The will also contained the following provisions: "IV (c). It is my desire, and I so direct, that my Executors shall not be compelled to partition and distribute my estate, except as hereinafter provided, until after ten years from the date of my death. It is my desire and intention that the income or cash on hand of my estate not necessary to defray current expenses, including repairs, taxes, insurance or other expenses, shall be used to provide a more or less regular monthly sum for the support of each of my said six children or their respective substitutes, and I expressly authorize my Executors to make such monthly payments of approximately Seventy-five ($75.00) Dollars each, for each of said six shares for the purpose of carrying out the intention expressed in this paragraph. Said Executors, however, shall never be compelled to make any final or partial distribution of my estate, within less than ten (10) years after my death, *Page 940 other than as they may see fit, except said monthly payments out of the net profits from the conduct of the business of my said estate."

As to the powers of the executors, the will provides: "IV (b). It is my desire, and I so direct, that my Executors or Trustees, or their successors, shall keep said property belonging to my estate, while under their control and management, insured against fire and other hazards, pay taxes on same, collect the rents and income therefrom, sell, exchange, or otherwise dispose of all or any part thereof, invest or reinvest funds derived therefrom, pay their own fees and the expenses of management of said estate as hereinafter provided for, and to do all things proper and necessary, whether herein specifically enumerated or not, which a majority of my Executors may deem is to the best interests of the Estate as a whole."

Viewing the will in its entirety, it seems reasonably clear that the intention of the testator was to provide a trust devise which would prevent the beneficiaries thereunder from forcing a distribution of the assets of the estate when in the opinion of the executors such distribution would result in unduly sacrificing the property of the estate.

The testator, undoubtedly, had confidence in the business judgment of the executors, as evidenced by the broad grants of power to them, and provided that their judgment should be controlling during the 10-year period following his death.

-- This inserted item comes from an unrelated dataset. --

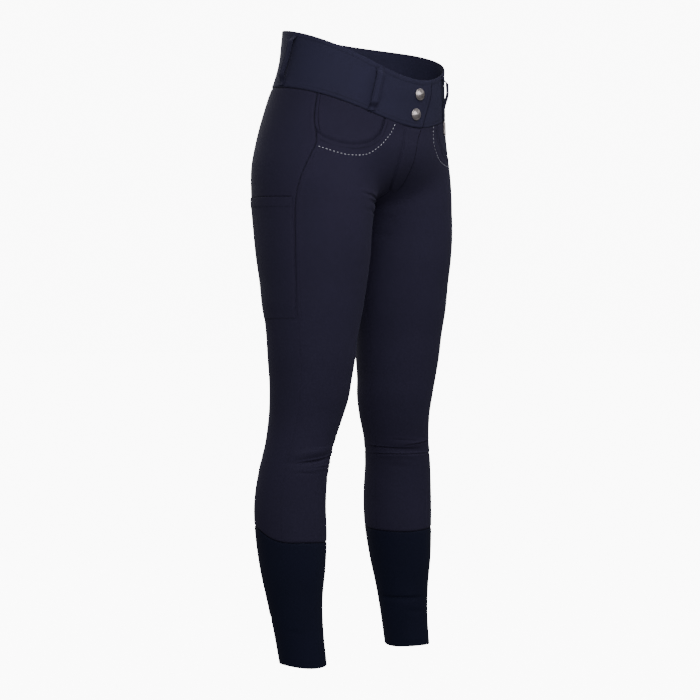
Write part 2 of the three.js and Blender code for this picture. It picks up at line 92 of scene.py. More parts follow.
# Finer creases: side, angle and height of one end, of the other end, sag of the middle, half width, depth
CREASES = [
    (1, 148, -589, 4, -568, -1.0, 1.1, -1.9), (1, 124, -586, 10, -577, 0.5, 1.1, -1.3),
    (1, 108, -595, 20, -588, -0.5, 1.1, -1.1), (1, 140, -601, 92, -604, 1.0, 2.0, -0.6),
    (1, 84, -560, 40, -566, 1.0, 4.0, -0.6), (1, 64, -612, 22, -606, 0.0, 4.0, -0.5),
    (-1, -40, -570, 92, -575, -1.0, 1.1, -1.7), (-1, 50, -571, 140, -560, 0.0, 1.1, -1.4),
    (-1, -34, -585, 130, -584, 0.5, 1.1, -1.4), (-1, 30, -560, 90, -562, 0.0, 1.6, -0.6),
    (-1, 96, -590, 140, -582, 0.0, 3.5, -0.8), (-1, 20, -603, 66, -606, 1.0, 4.0, -0.6),
    (1, 228, -566, 300, -560, -3.0, 4.5, -1.6), (1, 222, -584, 314, -580, -2.0, 4.0, -1.9),
    (1, 236, -598, 322, -600, 1.0, 4.5, -1.4), (1, 252, -614, 300, -618, 2.0, 5.0, -0.9),
    (-1, 226, -562, 306, -568, -3.0, 4.5, -1.7), (-1, 232, -581, 318, -578, -1.0, 4.0, -1.9),
    (-1, 224, -602, 298, -597, 1.5, 4.5, -1.3), (-1, 250, -620, 306, -612, 1.0, 5.0, -0.8),
    (1, 56, -834, -24, -832, 0.5, 3.2, -0.8), (-1, -30, -820, 104, -818, 0.5, 1.8, -1.1),
    (-1, 40, -838, 110, -842, -0.5, 3.6, -0.7), (1, 210, -826, 300, -832, 0.0, 3.6, -1.0),
    (-1, 215, -832, 310, -826, 0.0, 3.6, -1.0), (1, 120, -846, 170, -842, 0.0, 4.0, -0.5),
    (1, 20, -184, 98, -176, 1.0, 2.2, -2.0), (1, 18, -196, 92, -189, 1.0, 2.2, -2.2),
    (1, 14, -207, 96, -203, 1.0, 2.2, -1.8), (1, 6, -232, 60, -240, 1.0, 5.5, -0.7),
    (-1, 8, -212, 50, -205, 2.0, 5.0, -0.9), (-1, 6, -230, 46, -238, 1.0, 5.5, -0.7),
    (1, 318, -212, 352, -216, 3.0, 6.0, -1.2), (-1, 316, -214, 353, -215, 3.0, 6.0, -1.2),
    (1, 300, -236, 350, -230, 2.0, 6.0, -0.8), (-1, 304, -232, 350, -234, 2.0, 6.0, -0.8),
    (1, 74, -283, 100, -290, -2.0, 5.0, -0.35),
]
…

Paragraph IV-c contains the wording that the executors "shall never be compelled to make any final or partial distribution of my estate, within less than ten (10) years after my death, other than as they may see fit, except said monthly payments out of the net profits from the conduct of the business of my said estate." From this language it is implicitly suggested that if the executors see fit, they may make a partial or final distribution of this estate prior to the expiration of the 10-year period.

If Paragraph IV-a be construed as mandatorily requiring that the estate be not distributed for a 10-year period, a conflict in provisions would result.

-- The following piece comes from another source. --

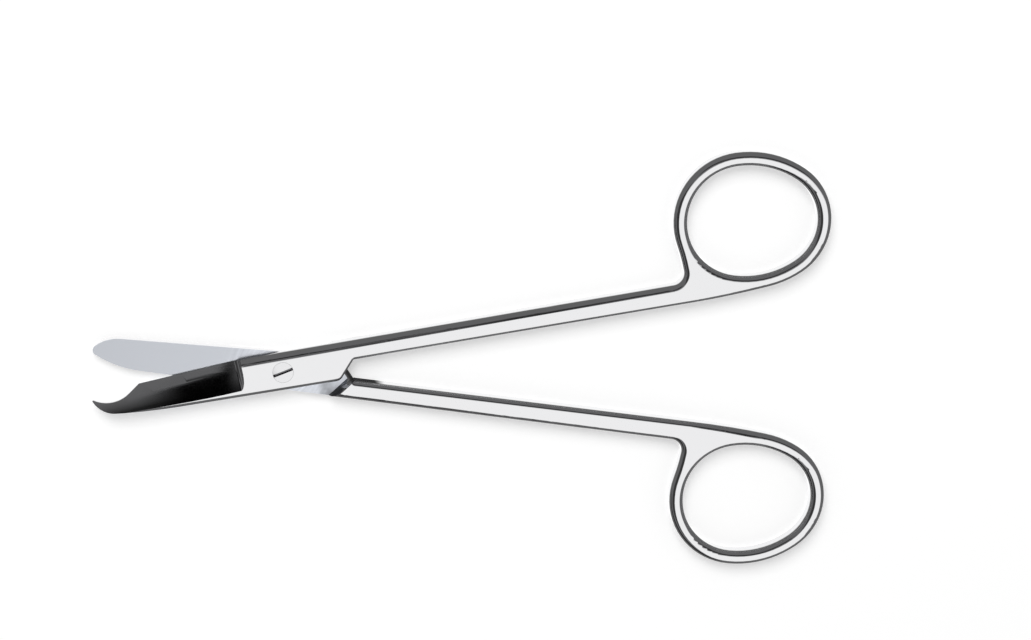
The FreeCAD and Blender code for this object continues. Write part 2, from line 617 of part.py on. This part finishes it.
def sink_screw(half):
    """Countersunk hole of the hooked half, a running fit round the screw."""
    sketch = add_sketch(half, "ScrewSeatSection", "XZ_Plane")
    stem, head, foot, rim = screw_section("Sizes.screw_play")
    polygon(sketch, [
        ("0", f"-{CLEAR}"), (stem, f"-{CLEAR}"), (stem, foot), (head, rim),
        (head, f"Sizes.thickness + {CLEAR}"), ("0", f"Sizes.thickness + {CLEAR}"),
    ])
    turned_about_pivot(half, "PartDesign::Groove", sketch, "ScrewSeat")


def tap_screw_hole(half):
    """Hole of the plain half, where the screw's thread holds."""
    sketch = add_sketch(half, "ThreadHoleSection")
    circle = sketch.addGeometry(Part.Circle(Vector(), Vector(0, 0, 1), size("stem_radius")), False)
    sketch.addConstraint(Sketcher.Constraint("Coincident", circle, CENTRE, *ORIGIN))
    dimension(sketch, "Radius", (circle,), "Sizes.stem_radius")
    cut_through(half, sketch, "ThreadHole")


def make_half(forging, label):
    half = doc.addObject("PartDesign::Body", label)
    half.Label = label
    half.BaseFeature = forging
    doc.recompute()
    return half


def make_screw():
    """Slotted screw with a low crowned head, its end filed flush under the plain half."""
    screw = doc.addObject("PartDesign::Body", "pivot_screw")
    screw.Label = "pivot_screw"
    section = add_sketch(screw, "ScrewSection", "XZ_Plane")
    stem, head, foot, rim = screw_section("0")
    crown = section.evalExpression("(Sizes.head_radius ^ 2 + Sizes.head_rise ^ 2) / (2 * Sizes.head_rise)")
    top = size("thickness") + size("head_rise")
    polygon_corners = [("0", "0"), (stem, "0"), (stem, foot), (head, rim), (head, "Sizes.thickness")]
    points = [tuple(float(section.evalExpression(value)) for value in corner) for corner in polygon_corners]
    sides = [section.addGeometry(line(*pair), False) for pair in zip(points, points[1:])]
    crown_centre = (0, top - crown)
    crown_arc = section.addGeometry(arc(crown_centre, crown, direction(crown_centre, points[-1]), 90), False)
    core = section.addGeometry(line((0, top), (0, 0)), False)
    ring = [*sides, crown_arc, core]
    for k, piece in enumerate(ring):
        section.addConstraint(Sketcher.Constraint("Coincident", ring[k - 1], END, piece, START))
    section.addConstraint(Sketcher.Constraint("Coincident", sides[0], START, *ORIGIN))
    for side, (across, along) in zip([*sides[1:], crown_arc], polygon_corners[1:]):
        if along == "0":
            section.addConstraint(Sketcher.Constraint("Horizontal", sides[0]))
            dimension(section, "DistanceX", (*ORIGIN, side, START), across)
        else:
            place_point(section, side, START, across, along)
    section.addConstraint(Sketcher.Constraint("PointOnObject", crown_arc, CENTRE, UPRIGHT))
    place_point(section, core, START, "0", "Sizes.thickness + Sizes.head_rise")
    turned_about_pivot(screw, "PartDesign::Revolution", section, "ScrewTurned")
    slot = turned_sketch(screw, "SlotOutline", "XY_Plane", "Sizes.slot_angle")
    slot.setExpression("AttachmentOffset.Base.z", "Sizes.thickness + Sizes.head_rise")
    ends, sides_y = "2 * Sizes.head_radius", "Sizes.slot_width / 2"
    polygon(slot, [
        (f"-{ends}", f"-{sides_y}"), (ends, f"-{sides_y}"), (ends, sides_y), (f"-{ends}", sides_y),
    ])
    cut = screw.newObject("PartDesign::Pocket", "Slot")
    cut.Profile = slot
    cut.setExpression("Length", "Sizes.slot_depth")
    return screw


hooked_half = make_half(make_forging("Hooked", size("thickness")), "hooked_half")
cut_lap(hooked_half, "Hooked")
cut_slant(hooked_half, "Hooked")
cut_hooked_blade(hooked_half)
hooked_slope = "(atan((Sizes.hooked_edge_start - Sizes.notch_height) / Sizes.notch_corner) / 1 deg)"
grind_hollow(hooked_half, "Hooked", "Sizes.hooked_edge_start", hooked_slope)
sink_screw(hooked_half)

plain_half = make_half(make_forging("Plain", 0), "plain_half")
cut_lap(plain_half, "Plain")
cut_slant(plain_half, "Plain")
cut_plain_blade(plain_half)
plain_slope = "(atan((Sizes.plain_edge_start - Sizes.toe_height) / Sizes.toe_start) / 1 deg)"
grind_hollow(plain_half, "Plain", "Sizes.plain_edge_start", plain_slope)
tap_screw_hole(plain_half)

pivot_screw = make_screw()
doc.recompute()

half_open = size("open_angle") / 2
hooked_half.Placement = Placement(Vector(), Rotation(Vector(0, 0, 1), half_open))
turned_over = Placement(Vector(0, 0, size("thickness")), Rotation(Vector(1, 0, 0), 180))
plain_half.Placement = Placement(Vector(), Rotation(Vector(0, 0, 1), -half_open)) * turned_over
doc.recompute()

for item in doc.Objects:
    if "Invalid" in item.State or "Error" in item.State:
        raise RuntimeError(f"{item.Name} did not build: {item.State}")

os.makedirs("parts", exist_ok=True)
for part in (hooked_half, plain_half, pivot_screw):
    if part.Shape.isNull() or not part.Shape.isValid():
        raise RuntimeError(f"{part.Label} is not a valid solid")
    part.Shape.exportStep(f"parts/{part.Label}.step")
    print(part.Label, len(part.Shape.Solids), round(part.Shape.Volume, 2))
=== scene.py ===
"""Suture scissors in polished stainless steel, lying open on a white table."""

from math import cos, radians, sin

import bmesh
import bpy
from mathutils import Matrix, Vector

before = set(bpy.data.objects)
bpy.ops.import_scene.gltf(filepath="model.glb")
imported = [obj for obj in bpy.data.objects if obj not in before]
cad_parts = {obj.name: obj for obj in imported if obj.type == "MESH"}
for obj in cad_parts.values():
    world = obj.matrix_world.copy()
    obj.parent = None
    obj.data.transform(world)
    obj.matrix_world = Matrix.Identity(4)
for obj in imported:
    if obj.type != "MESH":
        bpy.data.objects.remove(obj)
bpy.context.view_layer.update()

# The two halves
# Each is one forging of stainless steel. Its outside is buffed to a mirror, with the faint draw of
# the buffing wheel along it. Its lap face is left satin, as the surface grinder leaves it, and is
# rubbed brighter round the screw and darker, in a ragged patch, at the shoulder's foot.

STEEL = (0.66, 0.66, 0.668, 1)
BUFFED_ROUGHNESS = 0.075
BUFFING_STRETCH = (220, 5200, 2600)
HALF_OPEN = radians(8.2)
DRAW_DETAIL = 3.0
PATCH_DETAIL = 2.0
NOISE_MIDDLE = 0.5
HAZE_SCALE = 90.0
HAZE = 0.10
HAZE_MIDDLE = 0.025
WAVE_STRENGTH = 0.06
WAVE_DEPTH = 0.0002

LAP_STEEL = (0.68, 0.705, 0.755)
GROUND_ROUGHNESS = 0.36
LAP_HEIGHT = 0.0018
LAP_REACH = (0.00004, 0.00006)
RING_SCALE = 1500.0
PATCH_SCALE = 420.0
RUB_REACH = (0.00325, 0.013)
RUB_LIFT = 0.16
RUB_DEPTH = 0.6
# The ragged darker patch on the lap face at the shoulder's foot.
DARKENING_PLACE = (0.0088, -0.0046, 0)
DARKENING_REACH = 0.0032
DARKENING_TONE = 0.45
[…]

The word "desire" alone is used in Paragraph IV-a, and not the phrase "desire and direct" as appears in other portions of the will. In its ordinary or natural meaning, the word "desire" is precatory and not mandatory. Byars v. Byars, 143 Tex. 10, 182 S.W.2d 363; 1 Bogert, Trusts and Trustees, § 48, p. 223. It should be given its ordinary and natural meaning when the effect of such construction is to harmonize the various directions and provisions of the will. We sustain the construction placed upon the will by the trial court. Stanley v. Henderson, 139 Tex. 160,162 S.W.2d 95; 44 Tex.Jur. 710-714, §§ 140-152; 1 Bogert, Trusts and Trustees, § 48, p. 225.

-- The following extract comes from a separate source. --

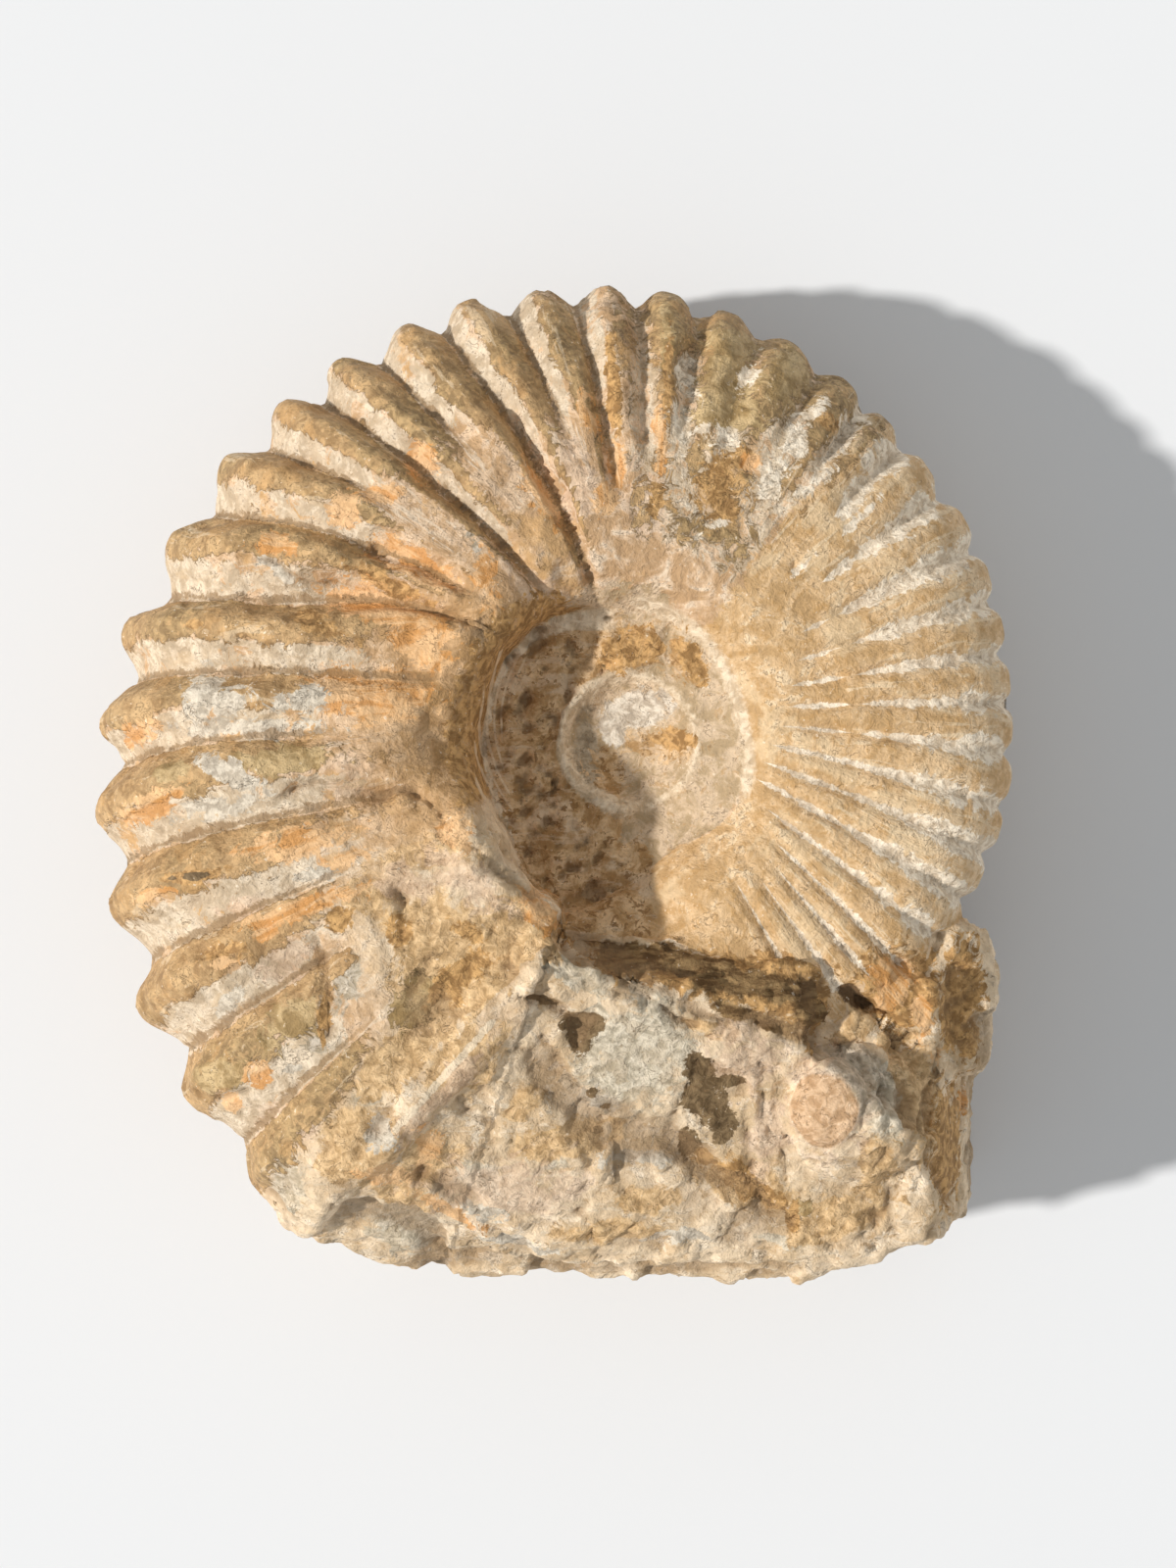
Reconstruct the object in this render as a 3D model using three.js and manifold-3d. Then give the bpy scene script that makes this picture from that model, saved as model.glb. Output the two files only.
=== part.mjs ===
// A fossil ammonite, one solid piece of stone that lies on its flank: a tightly coiled, inflated whorl
// with strong ribs, a deep umbilicus that shows the inner whorls, and a broken mouth filled with matrix.
//
// Millimetres, +Z up. +Y points away from the broken end, and the coil grows anticlockwise as seen from
// above. The shape is worked out about the coil's axis and moved at the end, so that the origin is under
// the middle of the bounding box, on the surface that the fossil rests on.
import * as THREE from "three";
import { ConvexGeometry } from "three/addons/geometries/ConvexGeometry.js";
import { mergeVertices } from "three/addons/utils/BufferGeometryUtils.js";
import Module from "manifold-3d";

const { clamp, degToRad, lerp, radToDeg, smoothstep } = THREE.MathUtils;

// ---- Driving dimensions, in millimetres and degrees ----

const MOUTH = 252; // azimuth where the last whorl's tables end, inside the broken block
const TURN_SCALE = 0.58; // each inner whorl is this much of the one outside it
const COIL_HEIGHT = 28; // height of the coil's middle plane at the axis
const COIL_SLOPE = [-0.058, -0.069]; // rise of that plane along +X and +Y: the mouth side stands higher
const CREST_SHARE = 0.36; // where the whorl is thickest, from its inner to its outer edge
const SEAM_BLEND = { left: 1, right: 3.2 }; // fillet where the whorls meet the umbilicus's floor
const BLOCK_BLEND = { right: 1.2, left: 5.2 }; // fillet where the block meets the whorls

// The umbilicus is filled with matrix. Its floor climbs to the right and the back, and has a round hollow
// with a raised rim, where the innermost whorls have fallen out.
const FLOOR_HEIGHT = 41.4;
const HOLLOW = { at: [1, -3.2], radius: 9.3, height: 37.6, rim: 0.9 };

// The last whorl, as [azimuth, value]. The azimuth runs once round, from the mouth's inner side to the mouth.
const VENTER = table([
  [-108, 50], [-60, 54], [-23, 56], [0, 55.8], [30, 56.8], [56, 58.6], [92, 63.2],
  [128, 65.8], [158, 69.7], [180, 73.8], [210, 79], [232, 83.6], [252, 86],
]); // outer radius, on the ribs
const SHOULDER = table([
  [-108, 27], [-97, 24], [-84, 20.6], [-68, 18.4], [-50, 18.2], [-30, 17], [0, 14], [30, 13], [56, 13.4],
  [90, 13.8], [108, 14.8], [125, 16.4], [150, 18.2], [180, 19.4], [204, 21], [222, 22.6], [252, 27],
]); // radius of the umbilical wall
const HALF_WIDTH = table([
  [-108, 19.5], [-60, 20.5], [0, 21.5], [45, 23], [90, 25.5], [135, 28], [180, 31], [215, 33], [252, 33.6],
]); // half of the whorl's width

// How square the whorl's section is, outside its thickest part and inside it: 2 is an ellipse.
const OUTER_POWER = table([
  [-108, 2.8], [-60, 3.3], [0, 3.5], [30, 3.4], [60, 2.9], [90, 2.4], [110, 2.3], [252, 2.3],
]);
const INNER_POWER = table([
  [-108, 2.9], [-50, 3], [0, 3.4], [60, 3.4], [110, 3.4], [150, 4.8], [200, 5.4], [225, 8], [252, 8],
]);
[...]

By cross-point it is urged that the trial court erred in taxing the costs below against the estate of William Singer, deceased. This cross-point is sustained. Rules 131 and 141, Texas R.C.P., read as follows:

"Rule 131. Successful Party to Recover. The successful party to a suit shall recover of his adversary all costs incurred therein, except where otherwise provided."

"Rule 141. Court May Otherwise Adjudge Costs. The court may, for good cause, to be stated on the record, adjudge the costs otherwise than as provided by law or these rules."

The judgment contains no statement of the reason for this action. Consequently, the taxing of costs against the estate cannot be sustained under Rule 141. J. I. Case Threshing Machine Company v. Manes, Tex.Com.App., 254 S.W. 929. Under Rule 131, the costs should have been recovered by the successful parties below, the majority executors and taxed against the appellant personally.

Although appellant brought this suit as one of the executors of the estate, he was not acting on behalf of the administrative authority of the estate which was vested in a majority of the executors under the terms of the will. "The mere fact that a representative appears in an action *Page 941 in his representative capacity does not protect him from personal liability for costs if he is unsuccessful." 34 C.J.S., Executors and Administrators, § 820, p. 927. In order that an unsuccessful minority executor be relieved of personal liability for costs in a case involving the construction of a will, a good cause for such action must be stated on the record as required by Rule 141.

The judgment of the trial court is reformed so as to provide that costs in the trial court be taxed against appellant, Robert C. Singer, personally. The judgment as so reformed is affirmed.